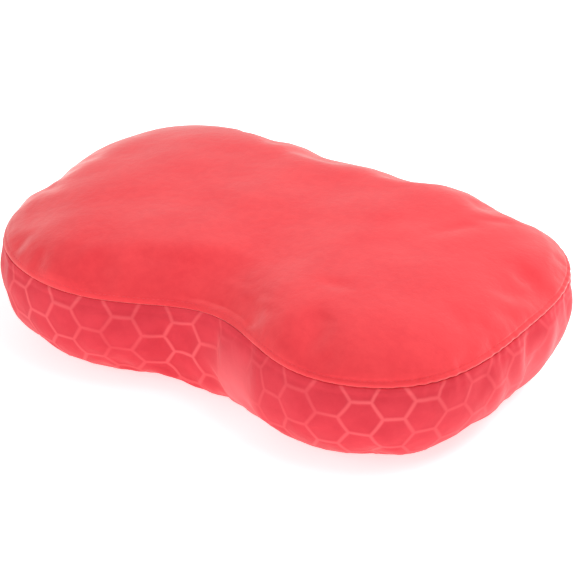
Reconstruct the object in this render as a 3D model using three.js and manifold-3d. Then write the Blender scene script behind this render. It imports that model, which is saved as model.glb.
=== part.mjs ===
// A contoured self-inflating camp pillow: a zipped fabric cover round an airtight bladder with a foam
// core, and a flat two-stage valve at one end. Millimetres. +X runs along the pillow, -Y is its front
// with the deep waist, +Z is up, and the origin is the middle of the flat base.
import * as THREE from "three";
import { mergeVertices } from "three/addons/utils/BufferGeometryUtils.js";
import Module from "manifold-3d";

const wasm = await Module();
wasm.setup();

// ---- Driving dimensions ----
const LENGTH = 390; // seam line, end to end
const DEPTH = 287; // of the rounded rectangle, before the waists are drawn in
const HEIGHT = 100;
const SEAM_HEIGHT = 72; // where the top panel meets the side wall
const CORNER_POWER = 3.25; // 2 is an ellipse, and more is squarer
const CROWN_POWER = 4; // how flat the top is before it turns down to the seam
const FRONT_WAIST = { depth: 30, width: 66 };
const REAR_WAIST = { depth: 16, width: 156 };
const WALL_TUCK = 46; // how far the wall curves in under the pillow
const WALL_BULGE = 5.6;

const FABRIC = 1.2; // cover fabric
const TAPE = 0.6; // seam bindings, zip tape and bladder film
const GAP = 0.3; // left between pieces that touch
const BINDING_DEPTH = FABRIC + GAP + 0.1; // below the cover's outer face
const FILM_DEPTH = BINDING_DEPTH + TAPE + GAP + 0.1;
const FOAM_DEPTH = FILM_DEPTH + TAPE + GAP;
const BINDING_WIDTH = 6;
const THREAD = 0.6;
const TOPSTITCH_RISE = 3; // up the top panel from the seam

const SEAM_MARGIN = 7; // from the upper seam down to the valve's flange and the zip's tape

// The zip: coils, then what is cut and sewn to fit them.
const COIL = { length: 173.6, width: 2.2, thick: 1.6, split: 0.7 }; // split is half the gap
const COIL_OUTER = COIL.split + COIL.width;
const STOP = { length: 2.6, bottomLength: 4, proud: 0.8 }; // proud of the coils, to stop the slider
const STOP_OUTER = COIL_OUTER + STOP.proud;
const SLIDER = { length: 11, plate: 1, flange: 1.1, divider: 2 };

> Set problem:
Repeat the material above in full, keeping every word.

> Result for this task:
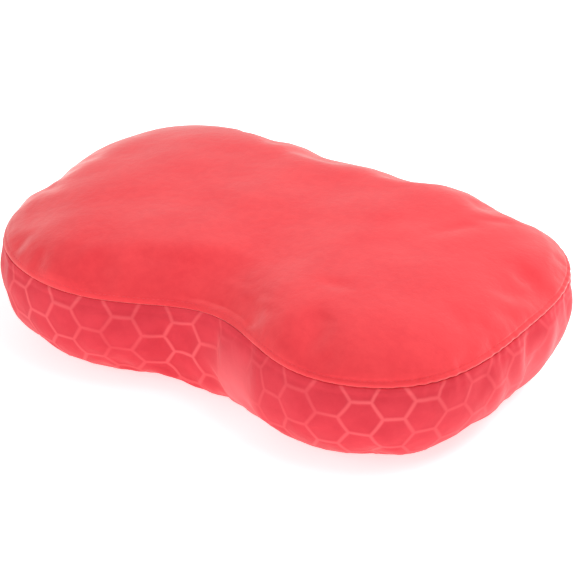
Reconstruct the object in this render as a 3D model using three.js and manifold-3d. Then write the Blender scene script behind this render. It imports that model, which is saved as model.glb.
=== part.mjs ===
// A contoured self-inflating camp pillow: a zipped fabric cover round an airtight bladder with a foam
// core, and a flat two-stage valve at one end. Millimetres. +X runs along the pillow, -Y is its front
// with the deep waist, +Z is up, and the origin is the middle of the flat base.
import * as THREE from "three";
import { mergeVertices } from "three/addons/utils/BufferGeometryUtils.js";
import Module from "manifold-3d";

const wasm = await Module();
wasm.setup();

// ---- Driving dimensions ----
const LENGTH = 390; // seam line, end to end
const DEPTH = 287; // of the rounded rectangle, before the waists are drawn in
const HEIGHT = 100;
const SEAM_HEIGHT = 72; // where the top panel meets the side wall
const CORNER_POWER = 3.25; // 2 is an ellipse, and more is squarer
const CROWN_POWER = 4; // how flat the top is before it turns down to the seam
const FRONT_WAIST = { depth: 30, width: 66 };
const REAR_WAIST = { depth: 16, width: 156 };
const WALL_TUCK = 46; // how far the wall curves in under the pillow
const WALL_BULGE = 5.6;

const FABRIC = 1.2; // cover fabric
const TAPE = 0.6; // seam bindings, zip tape and bladder film
const GAP = 0.3; // left between pieces that touch
const BINDING_DEPTH = FABRIC + GAP + 0.1; // below the cover's outer face
const FILM_DEPTH = BINDING_DEPTH + TAPE + GAP + 0.1;
const FOAM_DEPTH = FILM_DEPTH + TAPE + GAP;
const BINDING_WIDTH = 6;
const THREAD = 0.6;
const TOPSTITCH_RISE = 3; // up the top panel from the seam

const SEAM_MARGIN = 7; // from the upper seam down to the valve's flange and the zip's tape

// The zip: coils, then what is cut and sewn to fit them.
const COIL = { length: 173.6, width: 2.2, thick: 1.6, split: 0.7 }; // split is half the gap
const COIL_OUTER = COIL.split + COIL.width;
const STOP = { length: 2.6, bottomLength: 4, proud: 0.8 }; // proud of the coils, to stop the slider
const STOP_OUTER = COIL_OUTER + STOP.proud;
const SLIDER = { length: 11, plate: 1, flange: 1.1, divider: 2 };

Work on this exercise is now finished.